** BEGIN Source material **
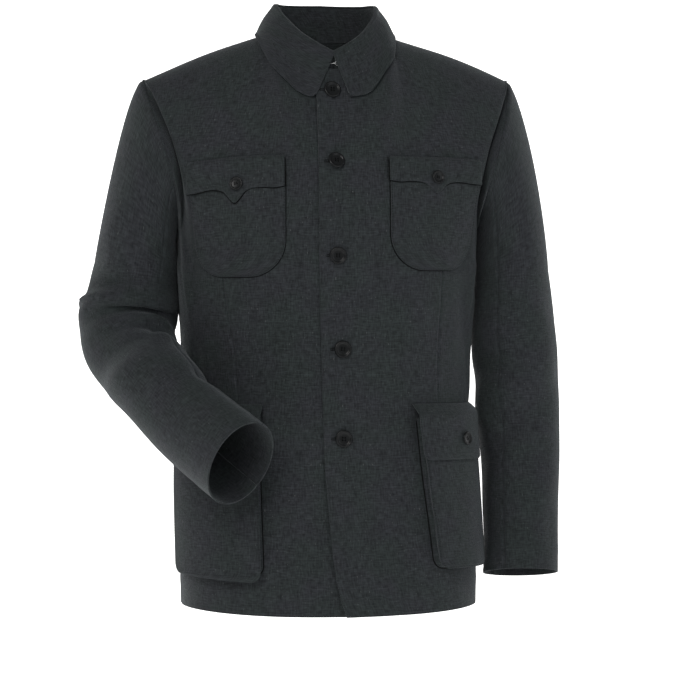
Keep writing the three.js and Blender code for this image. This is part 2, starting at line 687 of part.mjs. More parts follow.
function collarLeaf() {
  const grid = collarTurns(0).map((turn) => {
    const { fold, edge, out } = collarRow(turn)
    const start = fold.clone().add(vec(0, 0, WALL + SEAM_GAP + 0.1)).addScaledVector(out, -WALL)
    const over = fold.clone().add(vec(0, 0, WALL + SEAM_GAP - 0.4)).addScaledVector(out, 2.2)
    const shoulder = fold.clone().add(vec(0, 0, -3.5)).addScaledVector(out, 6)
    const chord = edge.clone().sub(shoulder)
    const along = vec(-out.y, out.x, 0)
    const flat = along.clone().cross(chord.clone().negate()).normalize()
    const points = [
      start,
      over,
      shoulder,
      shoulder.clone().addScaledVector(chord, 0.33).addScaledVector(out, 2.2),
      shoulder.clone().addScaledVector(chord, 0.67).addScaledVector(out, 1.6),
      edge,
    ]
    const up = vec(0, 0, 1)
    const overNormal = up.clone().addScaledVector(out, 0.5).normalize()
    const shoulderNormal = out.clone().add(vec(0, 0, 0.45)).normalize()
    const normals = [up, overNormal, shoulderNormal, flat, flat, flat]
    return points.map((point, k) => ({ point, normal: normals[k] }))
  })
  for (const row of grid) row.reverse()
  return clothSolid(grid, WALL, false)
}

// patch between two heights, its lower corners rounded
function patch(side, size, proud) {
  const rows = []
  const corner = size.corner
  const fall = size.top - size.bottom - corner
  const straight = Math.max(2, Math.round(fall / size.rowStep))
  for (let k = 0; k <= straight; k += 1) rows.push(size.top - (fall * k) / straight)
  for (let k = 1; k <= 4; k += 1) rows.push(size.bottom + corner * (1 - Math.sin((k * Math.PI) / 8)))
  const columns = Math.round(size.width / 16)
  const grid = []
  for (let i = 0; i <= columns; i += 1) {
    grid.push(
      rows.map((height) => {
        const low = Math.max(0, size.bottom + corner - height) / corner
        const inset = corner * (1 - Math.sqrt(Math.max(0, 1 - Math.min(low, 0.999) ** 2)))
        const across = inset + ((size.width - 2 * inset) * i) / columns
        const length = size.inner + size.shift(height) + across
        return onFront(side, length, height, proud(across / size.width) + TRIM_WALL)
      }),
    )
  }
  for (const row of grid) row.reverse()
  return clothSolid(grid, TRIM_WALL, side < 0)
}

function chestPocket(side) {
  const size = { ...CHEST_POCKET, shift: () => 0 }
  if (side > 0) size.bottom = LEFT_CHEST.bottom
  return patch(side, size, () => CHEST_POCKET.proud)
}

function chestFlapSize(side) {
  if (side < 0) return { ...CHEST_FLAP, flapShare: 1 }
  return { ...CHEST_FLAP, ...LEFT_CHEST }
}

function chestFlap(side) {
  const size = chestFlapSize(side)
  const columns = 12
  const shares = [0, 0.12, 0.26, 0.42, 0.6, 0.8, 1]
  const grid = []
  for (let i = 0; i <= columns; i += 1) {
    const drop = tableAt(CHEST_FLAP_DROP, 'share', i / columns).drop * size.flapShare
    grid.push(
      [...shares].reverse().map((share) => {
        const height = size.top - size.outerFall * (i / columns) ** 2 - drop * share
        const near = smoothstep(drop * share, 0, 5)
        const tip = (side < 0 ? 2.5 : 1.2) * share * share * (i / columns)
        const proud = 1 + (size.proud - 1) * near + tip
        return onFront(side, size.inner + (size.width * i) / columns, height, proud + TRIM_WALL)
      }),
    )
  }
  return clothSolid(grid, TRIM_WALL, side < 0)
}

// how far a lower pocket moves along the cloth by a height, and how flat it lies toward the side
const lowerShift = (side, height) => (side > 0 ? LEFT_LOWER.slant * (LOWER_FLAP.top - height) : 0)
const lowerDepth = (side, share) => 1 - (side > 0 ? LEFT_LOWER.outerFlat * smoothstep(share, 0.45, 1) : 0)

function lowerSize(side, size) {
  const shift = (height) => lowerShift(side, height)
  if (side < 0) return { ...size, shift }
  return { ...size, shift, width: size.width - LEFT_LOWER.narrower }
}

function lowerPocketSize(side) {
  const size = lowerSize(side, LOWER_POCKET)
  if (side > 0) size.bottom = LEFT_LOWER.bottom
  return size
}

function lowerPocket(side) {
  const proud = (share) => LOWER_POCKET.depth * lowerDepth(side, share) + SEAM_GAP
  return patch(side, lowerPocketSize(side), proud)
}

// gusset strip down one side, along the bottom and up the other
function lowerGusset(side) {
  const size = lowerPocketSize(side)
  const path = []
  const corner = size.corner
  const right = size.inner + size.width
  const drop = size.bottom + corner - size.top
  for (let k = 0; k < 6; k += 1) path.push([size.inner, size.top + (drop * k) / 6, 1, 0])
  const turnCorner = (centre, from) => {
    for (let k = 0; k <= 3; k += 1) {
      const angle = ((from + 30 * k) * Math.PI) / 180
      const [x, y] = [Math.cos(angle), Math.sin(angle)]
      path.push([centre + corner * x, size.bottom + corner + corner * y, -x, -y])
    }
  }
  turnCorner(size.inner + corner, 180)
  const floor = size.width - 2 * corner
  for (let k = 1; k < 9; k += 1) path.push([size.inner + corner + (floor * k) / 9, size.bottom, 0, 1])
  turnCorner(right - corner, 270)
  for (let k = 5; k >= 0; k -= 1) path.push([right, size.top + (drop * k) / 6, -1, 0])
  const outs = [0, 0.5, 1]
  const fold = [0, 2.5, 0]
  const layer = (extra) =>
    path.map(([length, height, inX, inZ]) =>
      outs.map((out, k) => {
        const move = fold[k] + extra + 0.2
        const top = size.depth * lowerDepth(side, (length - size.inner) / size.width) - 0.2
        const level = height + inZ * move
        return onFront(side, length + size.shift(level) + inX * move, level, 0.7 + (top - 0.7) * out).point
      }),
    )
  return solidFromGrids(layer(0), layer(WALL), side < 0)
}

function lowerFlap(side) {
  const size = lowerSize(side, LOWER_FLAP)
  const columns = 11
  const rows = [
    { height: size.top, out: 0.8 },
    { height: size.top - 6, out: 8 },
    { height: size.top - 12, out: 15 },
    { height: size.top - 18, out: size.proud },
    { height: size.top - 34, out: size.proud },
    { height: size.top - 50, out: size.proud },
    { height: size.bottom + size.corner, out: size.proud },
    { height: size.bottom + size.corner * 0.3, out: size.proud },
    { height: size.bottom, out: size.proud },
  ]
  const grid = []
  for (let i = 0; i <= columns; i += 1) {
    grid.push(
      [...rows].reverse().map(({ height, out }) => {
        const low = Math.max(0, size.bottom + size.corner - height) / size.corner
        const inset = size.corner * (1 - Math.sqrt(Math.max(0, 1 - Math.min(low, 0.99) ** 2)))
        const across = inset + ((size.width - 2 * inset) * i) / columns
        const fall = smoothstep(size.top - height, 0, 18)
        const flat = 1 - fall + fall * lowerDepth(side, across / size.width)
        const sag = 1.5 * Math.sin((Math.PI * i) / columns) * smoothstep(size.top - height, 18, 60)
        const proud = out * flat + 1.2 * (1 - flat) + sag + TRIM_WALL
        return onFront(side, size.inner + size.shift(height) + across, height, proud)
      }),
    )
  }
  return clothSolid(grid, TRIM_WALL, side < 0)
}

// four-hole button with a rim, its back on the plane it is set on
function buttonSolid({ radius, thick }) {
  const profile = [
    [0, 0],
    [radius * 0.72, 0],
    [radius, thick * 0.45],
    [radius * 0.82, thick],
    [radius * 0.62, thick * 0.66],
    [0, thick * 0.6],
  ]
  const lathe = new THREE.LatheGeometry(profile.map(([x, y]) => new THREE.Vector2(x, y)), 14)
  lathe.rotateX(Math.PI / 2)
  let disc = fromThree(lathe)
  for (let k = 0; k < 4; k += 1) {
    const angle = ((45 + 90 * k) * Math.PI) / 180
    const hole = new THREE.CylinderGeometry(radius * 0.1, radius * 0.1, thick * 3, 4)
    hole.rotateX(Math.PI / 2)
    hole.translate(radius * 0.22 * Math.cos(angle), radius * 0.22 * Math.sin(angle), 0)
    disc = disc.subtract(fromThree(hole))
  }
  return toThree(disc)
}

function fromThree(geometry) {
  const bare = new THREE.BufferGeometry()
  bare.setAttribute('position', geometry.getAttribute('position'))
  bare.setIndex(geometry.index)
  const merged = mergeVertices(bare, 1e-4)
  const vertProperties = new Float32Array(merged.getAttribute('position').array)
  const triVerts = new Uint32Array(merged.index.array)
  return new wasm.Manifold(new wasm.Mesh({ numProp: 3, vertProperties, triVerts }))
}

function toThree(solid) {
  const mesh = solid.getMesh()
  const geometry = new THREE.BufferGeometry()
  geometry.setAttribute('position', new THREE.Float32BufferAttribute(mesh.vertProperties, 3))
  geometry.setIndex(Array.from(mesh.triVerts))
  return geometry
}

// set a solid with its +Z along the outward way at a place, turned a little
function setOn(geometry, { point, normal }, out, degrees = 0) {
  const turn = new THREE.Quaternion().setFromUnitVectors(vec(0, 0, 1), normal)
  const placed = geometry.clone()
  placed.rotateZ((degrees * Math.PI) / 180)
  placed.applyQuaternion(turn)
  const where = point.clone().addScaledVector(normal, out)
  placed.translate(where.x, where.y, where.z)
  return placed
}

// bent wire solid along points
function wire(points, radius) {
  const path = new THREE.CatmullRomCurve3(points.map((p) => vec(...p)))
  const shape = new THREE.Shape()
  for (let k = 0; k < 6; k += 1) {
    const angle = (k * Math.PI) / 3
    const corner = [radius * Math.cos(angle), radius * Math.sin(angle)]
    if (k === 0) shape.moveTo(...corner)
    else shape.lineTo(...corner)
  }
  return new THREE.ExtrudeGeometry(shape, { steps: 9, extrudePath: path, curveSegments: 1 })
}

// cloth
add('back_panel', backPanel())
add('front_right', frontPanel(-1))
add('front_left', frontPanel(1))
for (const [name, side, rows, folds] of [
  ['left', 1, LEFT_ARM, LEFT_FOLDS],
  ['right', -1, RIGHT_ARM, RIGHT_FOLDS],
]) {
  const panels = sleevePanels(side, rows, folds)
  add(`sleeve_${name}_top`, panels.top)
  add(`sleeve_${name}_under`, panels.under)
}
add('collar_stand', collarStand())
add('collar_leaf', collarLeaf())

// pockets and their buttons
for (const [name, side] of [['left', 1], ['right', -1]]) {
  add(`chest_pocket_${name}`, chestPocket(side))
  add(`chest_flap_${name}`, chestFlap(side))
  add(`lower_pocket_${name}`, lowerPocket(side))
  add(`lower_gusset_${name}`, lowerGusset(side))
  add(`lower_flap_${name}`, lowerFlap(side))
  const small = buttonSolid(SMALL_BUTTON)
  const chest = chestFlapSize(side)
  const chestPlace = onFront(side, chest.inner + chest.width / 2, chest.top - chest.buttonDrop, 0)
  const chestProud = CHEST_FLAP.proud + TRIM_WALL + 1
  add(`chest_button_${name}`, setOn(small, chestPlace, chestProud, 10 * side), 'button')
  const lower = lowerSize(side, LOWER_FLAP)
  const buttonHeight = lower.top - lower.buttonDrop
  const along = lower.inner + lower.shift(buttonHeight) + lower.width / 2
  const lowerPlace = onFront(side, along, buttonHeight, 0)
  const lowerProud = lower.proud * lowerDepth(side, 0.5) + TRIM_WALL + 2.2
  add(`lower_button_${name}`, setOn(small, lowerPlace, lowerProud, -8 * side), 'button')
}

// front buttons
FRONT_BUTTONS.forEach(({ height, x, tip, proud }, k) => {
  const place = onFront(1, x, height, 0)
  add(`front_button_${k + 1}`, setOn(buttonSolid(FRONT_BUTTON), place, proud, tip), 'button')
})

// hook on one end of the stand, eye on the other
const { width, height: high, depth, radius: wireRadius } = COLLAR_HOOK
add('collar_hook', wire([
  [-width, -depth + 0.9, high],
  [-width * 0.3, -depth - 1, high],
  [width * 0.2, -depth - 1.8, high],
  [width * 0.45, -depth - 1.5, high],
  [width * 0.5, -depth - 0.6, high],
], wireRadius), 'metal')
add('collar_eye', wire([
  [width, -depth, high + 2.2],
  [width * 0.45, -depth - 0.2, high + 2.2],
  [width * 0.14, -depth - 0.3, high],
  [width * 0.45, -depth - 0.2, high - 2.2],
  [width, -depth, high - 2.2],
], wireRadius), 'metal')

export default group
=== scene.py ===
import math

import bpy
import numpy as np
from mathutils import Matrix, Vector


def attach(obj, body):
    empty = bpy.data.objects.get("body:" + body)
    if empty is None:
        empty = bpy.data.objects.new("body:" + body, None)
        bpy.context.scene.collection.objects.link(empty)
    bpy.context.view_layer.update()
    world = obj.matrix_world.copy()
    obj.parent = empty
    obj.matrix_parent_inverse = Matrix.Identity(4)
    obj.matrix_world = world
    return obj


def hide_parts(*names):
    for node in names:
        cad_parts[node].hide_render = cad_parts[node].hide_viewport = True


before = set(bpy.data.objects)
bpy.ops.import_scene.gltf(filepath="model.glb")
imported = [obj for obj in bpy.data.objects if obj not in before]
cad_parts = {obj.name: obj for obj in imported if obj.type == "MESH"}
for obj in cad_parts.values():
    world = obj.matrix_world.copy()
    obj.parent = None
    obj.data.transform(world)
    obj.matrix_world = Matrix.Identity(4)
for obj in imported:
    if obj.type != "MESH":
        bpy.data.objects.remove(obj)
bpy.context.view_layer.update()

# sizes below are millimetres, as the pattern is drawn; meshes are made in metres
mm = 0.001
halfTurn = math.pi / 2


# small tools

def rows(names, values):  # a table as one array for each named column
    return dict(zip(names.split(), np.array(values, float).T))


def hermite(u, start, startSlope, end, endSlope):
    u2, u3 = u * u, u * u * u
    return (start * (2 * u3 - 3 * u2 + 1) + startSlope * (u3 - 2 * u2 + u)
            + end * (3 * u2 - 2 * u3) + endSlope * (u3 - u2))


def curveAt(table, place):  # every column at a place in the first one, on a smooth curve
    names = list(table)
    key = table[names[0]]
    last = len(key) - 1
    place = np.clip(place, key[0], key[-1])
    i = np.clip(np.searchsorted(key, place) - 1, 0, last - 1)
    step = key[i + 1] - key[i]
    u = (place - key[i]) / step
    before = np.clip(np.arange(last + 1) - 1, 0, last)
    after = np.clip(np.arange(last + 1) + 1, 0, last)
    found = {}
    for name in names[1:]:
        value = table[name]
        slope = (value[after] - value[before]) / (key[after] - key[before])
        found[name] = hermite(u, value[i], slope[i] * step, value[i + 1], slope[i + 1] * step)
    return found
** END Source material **
# What to produce:
Copy out only the lines above from the one with "on the other" to the one with "obj.matrix_world = Matrix.Identity(4)", inclusive, exactly as they stand.

# Task answer:
// hook on one end of the stand, eye on the other
const { width, height: high, depth, radius: wireRadius } = COLLAR_HOOK
add('collar_hook', wire([
  [-width, -depth + 0.9, high],
  [-width * 0.3, -depth - 1, high],
  [width * 0.2, -depth - 1.8, high],
  [width * 0.45, -depth - 1.5, high],
  [width * 0.5, -depth - 0.6, high],
], wireRadius), 'metal')
add('collar_eye', wire([
  [width, -depth, high + 2.2],
  [width * 0.45, -depth - 0.2, high + 2.2],
  [width * 0.14, -depth - 0.3, high],
  [width * 0.45, -depth - 0.2, high - 2.2],
  [width, -depth, high - 2.2],
], wireRadius), 'metal')

export default group
=== scene.py ===
import math

import bpy
import numpy as np
from mathutils import Matrix, Vector


def attach(obj, body):
    empty = bpy.data.objects.get("body:" + body)
    if empty is None:
        empty = bpy.data.objects.new("body:" + body, None)
        bpy.context.scene.collection.objects.link(empty)
    bpy.context.view_layer.update()
    world = obj.matrix_world.copy()
    obj.parent = empty
    obj.matrix_parent_inverse = Matrix.Identity(4)
    obj.matrix_world = world
    return obj


def hide_parts(*names):
    for node in names:
        cad_parts[node].hide_render = cad_parts[node].hide_viewport = True


before = set(bpy.data.objects)
bpy.ops.import_scene.gltf(filepath="model.glb")
imported = [obj for obj in bpy.data.objects if obj not in before]
cad_parts = {obj.name: obj for obj in imported if obj.type == "MESH"}
for obj in cad_parts.values():
    world = obj.matrix_world.copy()
    obj.parent = None
    obj.data.transform(world)
    obj.matrix_world = Matrix.Identity(4)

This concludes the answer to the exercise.